Oltre che con due mesi e mezzo di ritardo, la cassa integrazione che lo Stato sta riconoscendo ai lavoratori che per colpa del coronavirus hanno perso la propria occupazione, ammonta ad appena 4 euro l'ora. E così sono importi ben poco soddisfacenti quelli accreditati nelle scorse ore nei conti correnti di chi ha dovuto rinunciare al proprio lavoro. È, questo, solo uno dei punti deboli di una ripartenza delle attività commerciali e imprenditoriali che non può essere definita a parole ma solo con l'esperienza diretta. Come quella del ristoratore Nino Bentivegna.
Insomma: tutti parlano di ripartenza. Ma quanto è difficile colmare la differenza tra teoria e pratica? Le misure di contenimento imposte dalla lotta contro il coronavirus, hanno modificato radicalmente l'approccio nei confronti della propria attività imprenditoriale di centinaia di migliaia di commercianti. A partire da chi si occupa di somministrazione di cibo e bevande.
E così, dal certificato in linguaggio ultra burocratico che si è costretti a sottoscrivere prima di prendere solo un caffè seduto al tavolino di bar, al dimezzamento dei coperti nei ristoranti, la prospettiva è tutt'altro che rassicurante. È questo, anche se c'è chi continua ad avere fiducia.
Eppure, più che contributi a fondo perduto (o per meglio dire oltre a quelli), gli imprenditori chiedono l'esenzione dal pagamento delle tasse. Perché rimanere chiusi per due mesi e mezzo, ma dovendo continuare a pagare i fornitori oltre che tributi, utenze e bollette varie, alla fine il rischio è che si generino solo grossi buchi nell'acqua.

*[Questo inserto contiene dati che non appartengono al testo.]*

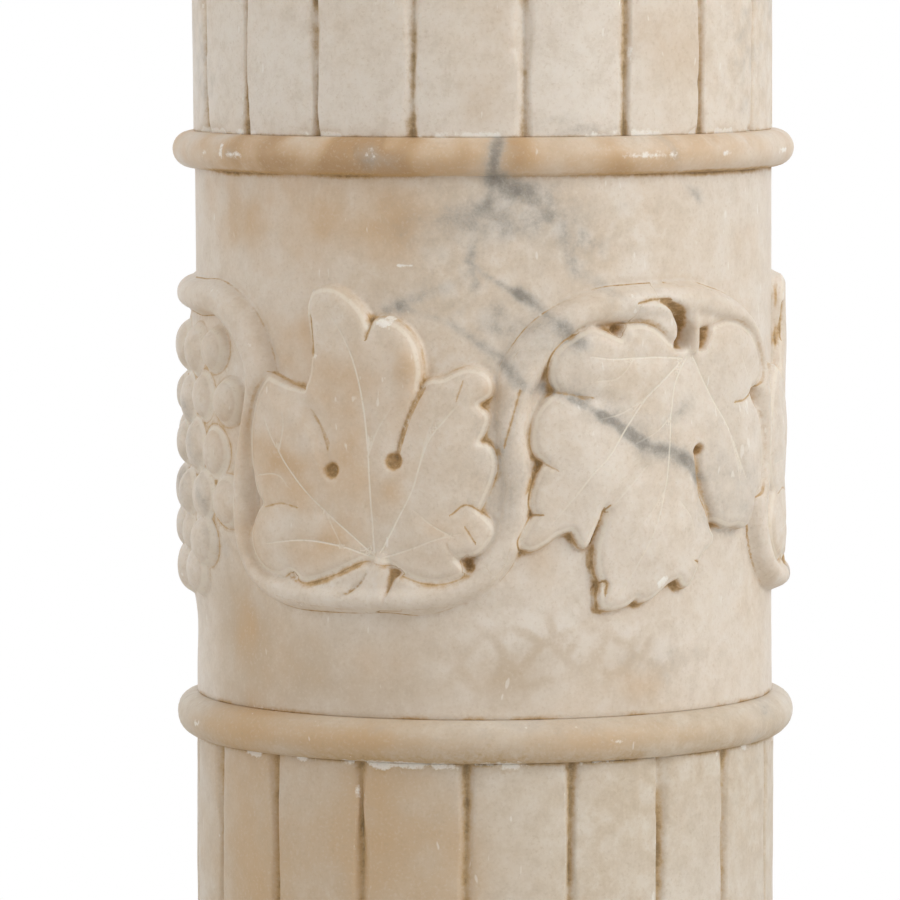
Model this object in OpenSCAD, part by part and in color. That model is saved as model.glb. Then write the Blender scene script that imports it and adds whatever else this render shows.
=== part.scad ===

Sul tema l'ex sindaco Messina ha preso posizione con una lettera aperta, in cui riferendosi alla situazione di Sciacca teme un'emergenza povertà, che rischia di essere peggiore del Covid, e lamenta l'assenza di progetti e strategie, e in questa direzione propone una task force gratuita composta da imprenditori, lavoratori e amministratori con idee utili a rimettere in moto la macchina economica.